Coffee Traders' Forum - A Discussion about Coffee Futures Trading
Coffee Traders Discussion Forum
In this study of gaps they test the following hypotheses for yaers: 2000 - 2015
H1: Prices tend to rise after positive gaps;
H2: Prices tend to fall after negative gaps;
H3: Prices tend to rise before positive gaps;
H4: Prices tend to fall before negative gaps;
H5: Price gaps are short-lived;
H6: Returns around price gaps differ from normal ones.
And the conclusion from the study is:
In this paper, we have analysed price dynamics around gaps in various (stock, commodity and
FOREX) financial markets by testing six different hypotheses by means of appropriate statistical
methods. We find that in most cases there is no significant evidence of anomalous price behaviour
associated with the emergence of gaps that could be inconsistent with market efficiency. Further, in
the FOREX and commodity markets gaps usually appear after weekends; in less efficient markets (in
Russia) previous price dynamics signal the emergence of gaps.

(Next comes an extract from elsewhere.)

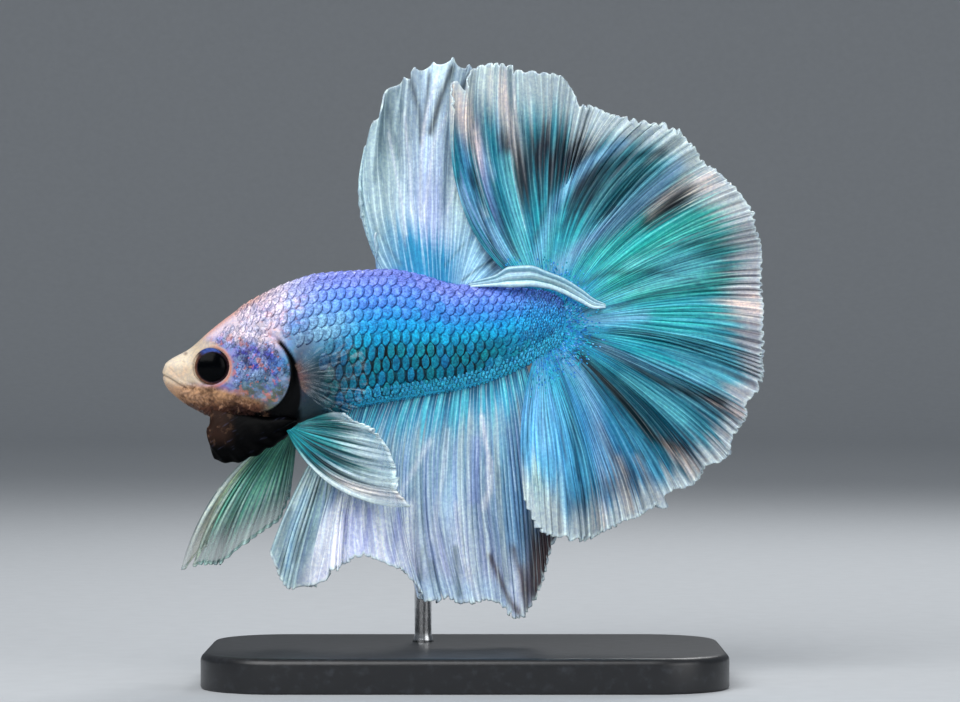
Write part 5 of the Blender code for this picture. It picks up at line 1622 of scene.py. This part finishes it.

The exception is FOREX, for which there is some evidence of abnormal returns around gaps,
which could indicate that this market is not efficient. A trading robot approach confirms that
there exist profitable strategies based on exploiting these anomalies. The probability of profitable
trading is higher than 60%, and these results are significantly different from the random ones.
Further investigation of these issues, for a wider set of markets, should be carried out in the future.